Pure copper grades like C101 and C110 are difficult to machine because they are soft, ductile, and gummy, which causes the material to smear, stick to cutting tools, and produce poor surface finishes and stringy chips rather than cutting cleanly. This behavior slows machining, accelerates tool wear, and makes tight tolerances and good finishes harder to achieve. Greenville shops that work with copper regularly handle this in two ways. First, for parts requiring extensive machining, they steer the grade selection toward tellurium copper (C145), a free-machining grade alloyed with a small amount of tellurium that dramatically improves machinability while retaining most of pure copper's conductivity; this is the standard solution for machined connectors, contacts, and intricate conductive components. Second, for parts that must use pure copper for conductivity or purity reasons, they apply sharp tooling with appropriate rake geometry, optimized feeds and speeds, and the right coolant strategy to manage the smearing. For simple operations such as sawing, shearing, punching, drilling, and tapping on busbars and flat conductors, pure copper is entirely workable and the region's fabricators do this routinely. The best approach as a buyer is to describe the part's geometry and electrical requirement up front so the supplier can recommend pure copper or tellurium copper based on how much machining the part actually demands.

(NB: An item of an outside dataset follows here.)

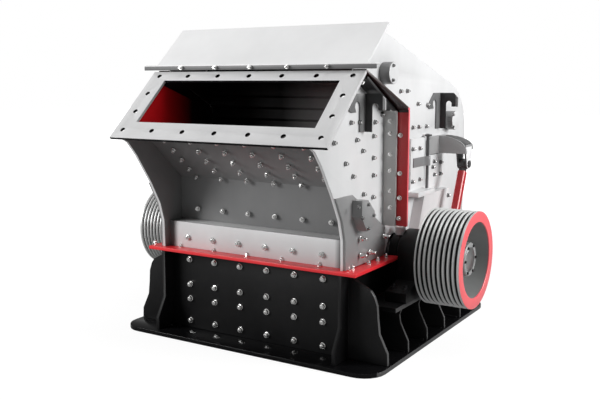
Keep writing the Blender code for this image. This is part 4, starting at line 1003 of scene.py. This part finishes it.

Copper oxidizes readily in air, which degrades its surface appearance and can impair electrical contact performance over time, so most copper conductive parts are plated, and the common plating options are serviced in or near the Greenville region. Tin plating is widely used for solderability and corrosion protection and is common on terminals and connectors that will be soldered. Silver plating is specified for high-conductivity contact surfaces, such as switchgear contacts and high-current connections, because silver maintains excellent surface conductivity and resists the formation of resistive oxides. Nickel plating is often used as a barrier layer, either on its own for corrosion protection or beneath another plating to prevent diffusion. The right choice depends on the application: solderability points toward tin, low-resistance contact surfaces toward silver, and corrosion-barrier needs toward nickel. Because copper begins oxidizing as soon as it is machined or formed, it is important to specify the required plating, including any thickness and the surfaces to be plated, directly in your RFQ. That lets a Greenville supplier coordinate plating in-house or with a local finisher and deliver a finished, oxidation-protected part with the contact performance your electrical or power application requires, rather than a bare copper part that begins degrading before it reaches assembly.
Greenville suppliers commonly produce the copper parts that serve the region's power-generation, automotive-electrification, and electronics-thermal work. The most frequent are busbars and grounding bars, flat conductive copper bars that are cut, punched, drilled, bent, and tapped to distribute high current within switchgear, power-distribution equipment, and electrical panels; these are typically made from C110 and serve the GE Gas Power electrical ecosystem and industrial power systems across the Upstate. Terminals, connectors, and contacts are another major category, often machined from tellurium copper when geometry is complex or from C110 for simpler forms, and frequently plated with tin or silver for solderability and contact performance; the automotive sector's shift toward electrification drives steady demand for these. Thermal-management components such as heat sinks and cooling plates make up a third category, taking advantage of copper's high thermal conductivity to move heat away from high-power electronics, sometimes using high-purity C101 where maximum thermal performance is required. For these applications, local fabricators experienced in electrical work understand the forming, annealing, and joining behavior copper requires, as well as the plating needed to protect against oxidation. When sourcing, describe the electrical or thermal requirement and the part geometry so the supplier can match the right grade, fabrication approach, and finish to your application.